With all the hard work we put in at the end of the spring right after moving in, our little homestead is really starting to produce! We've been spending any open time at home we can get digging potatoes, harvesting fruit, stacking firewood and beginning preparations for winter. It's a busy time indeed, but such a good feeling to be seeing the results of our labors.
The garden is coming along nicely now that the cats got rid of all the rodents. We have pumpkins, greens, carrots, ground cherries, lettuce, cherry tomatoes, bell peppers, heirloom cutting flowers, gourds and sunflowers coming on like gangbusters, with kale, broccoli, radish, dill and cilantro seedlings and starts getting going for the fall.
I am very pleased with the two big pumpkins growing away out in the tangle of vines. One is a Cinderella pumpkin and the other is a Big Dorris giant pumpkin. If they keep going at this rate, they are going to be enormous by Halloween. There are a few pie pumpkins, a couple of jack-o-lantern pumpkins and an assortment of gourds out there popping up in all kinds of wily places.
We dug our potatoes and found a bounty of buried treasure. There were huge red, gold and russet potatoes, and a great assortment of French fingerling and Russian bananas. A few of the purple potatoes I threw in at the last minute even made it. A friend just gave me a beautiful wooden pantry bin from her grandmother's chicken farm back in Illinois, and I'm looking forward to filling up those bins with the words "onions" and "potatoes" carved on the lid.
Every day I have been checking the Italian plums to see if they are ready for picking and drying. They're getting very close, and I am looking forward to enjoying my favorite fall tree fruit. With all the gleaning and wild harvesting of fruit I've done in my life, it is a wonderful thing indeed to have my first mature fruit trees to call my own right out in the yard. I'm not even going to know what to do with myself when all that fruit is ripe.
I'm watching and waiting on the apples every day. We've got one grafted tree and a couple of young Espalier trees bearing some mighty fine looking fruit.
The Asian pears are starting to ripen, and we have been picking the most yellow ones every few days and keeping the food dehydrator trays full. As soon as we fill a few jars of dried Asian pears, we'll be ready to start on the prunes. One can never really have too much dried fruit to eat throughout the year, and I have always found my dehydrating efforts to be very worth while.
I'm also starting to sort the fruit that is in really good shape for short term storage in the root cellar. We have some apples I'm hoping to keep down there for a little while, along with the potatoes, onions, garlic and squash. I'm going to see how the Asian pears do. It will be an experiment.
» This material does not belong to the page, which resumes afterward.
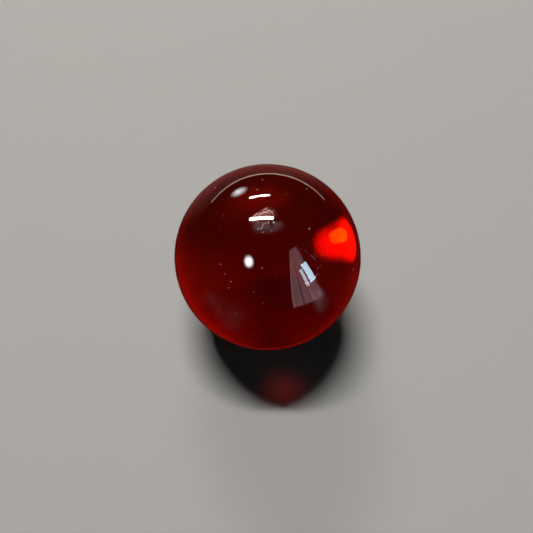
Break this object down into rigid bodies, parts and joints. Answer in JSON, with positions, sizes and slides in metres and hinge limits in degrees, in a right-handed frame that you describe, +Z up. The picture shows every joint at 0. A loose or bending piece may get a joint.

And then there are all the grapes! With five different varieties including some Thompson's Seedless and Concord, we've got more than we know what to do with! I think it might be time to get a second food dehydrator going.
As far as fresh veggies go, it was really fun to pull up our carrots and see how big they had gotten. I think, in fact that these are the biggest carrots I have managed to grow. They are being enjoyed in salads with all the lettuce from the garden and our CSA.
Every week I've been enjoying filling vases around the house with fresh cut flowers from the grandmother's garden mix I planted. We've got a few different varieties of sunflowers going, and these have been some of my favorites to use in arrangements. Some surprise dahlias popped up that the former owner left in the ground over winter, and they have been adding a nice light orange color to the mix.
I cut some hop vines from a friend who I gave starts to a few years back, and decorated the dining room with a garland over the big picture window. Hops are one of my favorite things to decorate the house with. They're basically free interior decorating, and they add a little old fashioned agrarian elegance to the room. I went a little wild this year hanging them over a mirror and the top of a baker's rack shelf. Some friends of mine bring a giant garland inside every year to hang along an entire kitchen wall. I only stopped hanging hops over things because I ran out, but had I brought more home I surely would have used them.
On we go into my favorite season, and although things are busy and sometimes downright hectic, I'm soaking in and deeply enjoying all the things around me that make up the fall. It's the time of bountiful fruit, pumpkins, sunflowers, bold fiery colors, crunchy leaves, crisp cider, full pantries, neatly stacked firewood, delicious hot meals, beautiful days in the wilderness, tucking in gardens to bed, and cozy evenings. My first fall on my dream homestead with my mountain man is a special occasion indeed, and I aim to savor every minute of it.